Sonja Bennett as Alice has the most to do, and she certainly does it well. In the eye-opening lap-dance scene that sets up the second act, she is both belligerent and beguiling in not much more than a baby-doll négligé, high heels, and a black wig. Despite the close proximity of front row patrons in the tiny Havana theatre, she somehow manages to maintain complete focus.

Cast against type, Allison Hossack is convincing as Anna. She appears in total control in every scene she is in, yet, reveals a honest vulnerability, playing the bruised survivor to a tee. Stephen Lobo and Ted Whittal fare less well as Dan and Larry, respectively. This may be due in part to Marber’s curious back-and-forth, stichomyhic style of presenting dialogue that suits female actors better than male ones.

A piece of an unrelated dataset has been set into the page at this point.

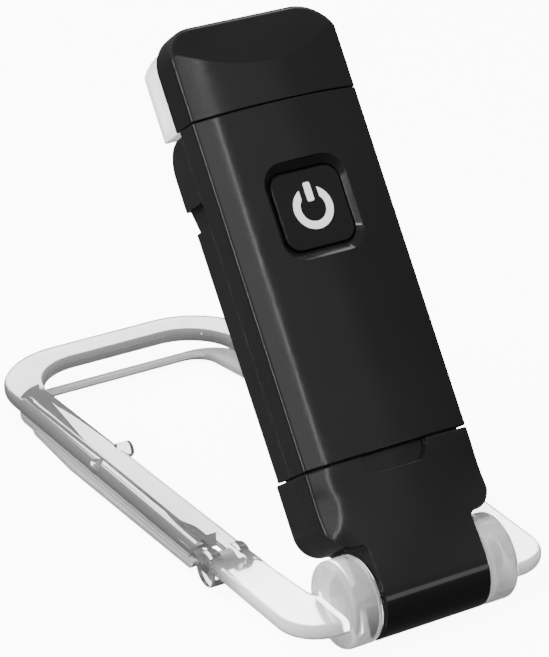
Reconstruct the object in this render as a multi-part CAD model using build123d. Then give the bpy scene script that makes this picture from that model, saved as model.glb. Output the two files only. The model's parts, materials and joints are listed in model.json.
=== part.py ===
from build123d import *
import os

# Rechargeable clip-on reading light, in millimetres.
# Row frame: +X across the lamp, +Y along the clip away from the hinge, +Z up, with the clip lying flat.
# The lamp parts are drawn upright in a lamp frame whose origin is on the fold hinge (x across, y to the
# back where the light shines, z up along the lamp) and are then leant back over the clip.

# ---- driving dimensions -------------------------------------------------------------------------
LEAN = 34.5                 # degrees the lamp leans back from upright, at rest
EAR_RADIUS = 6.4            # hinge ears of the clip; also how high the fold axis stands above the table
FIT = 0.05                  # radial clearance of a running pin

HALF_WIDTH = 13.5           # lamp, across
FRONT = -6.4                # y of the front crown on the centre line
EDGE_Y = -3.9               # y where the crown meets the side walls
PARTING = 0.4               # y of the joint between front and rear shells
BACK_LOW = 5.6              # y of the back at the lower seam
BACK_MID = 6.1              # y of the back beside the battery
BACK_HIGH = 7.2             # y of the back above the side notches
WALL = 1.3
CAVITY_FRONT = -4.3         # y of the flat inside of the front wall

LOWER_SEAM = 18.6           # z of the seam between base and lamp body
UPPER_SEAM = 70.0           # z of the seam between lamp body and head
HEAD_TOP = 84.0
SEAM = 0.24                 # open height of a seam

BARREL_HALF = 8.55          # half length of the hinge barrel
BARREL_RADIUS = 6.4
PIN_RADIUS = 1.2
EAR_INNER = 8.95
EAR_OUTER = 13.6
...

Director Aaron Craven and his technical staff make the most of minimal stage props: essentially using the same set layout in all of the dozen scenes that are relied on to move the story through a five-year period. An astute assortment of slides projected onto a screen provides locale reference to each the scenes.

Marber offers little subtlety in this play. There is a coup de théâtre at the end, which seems an attempt at irony. But the real irony is perhaps in the title: after a carnal merry-go-round, the four exponents end up “Far apart.”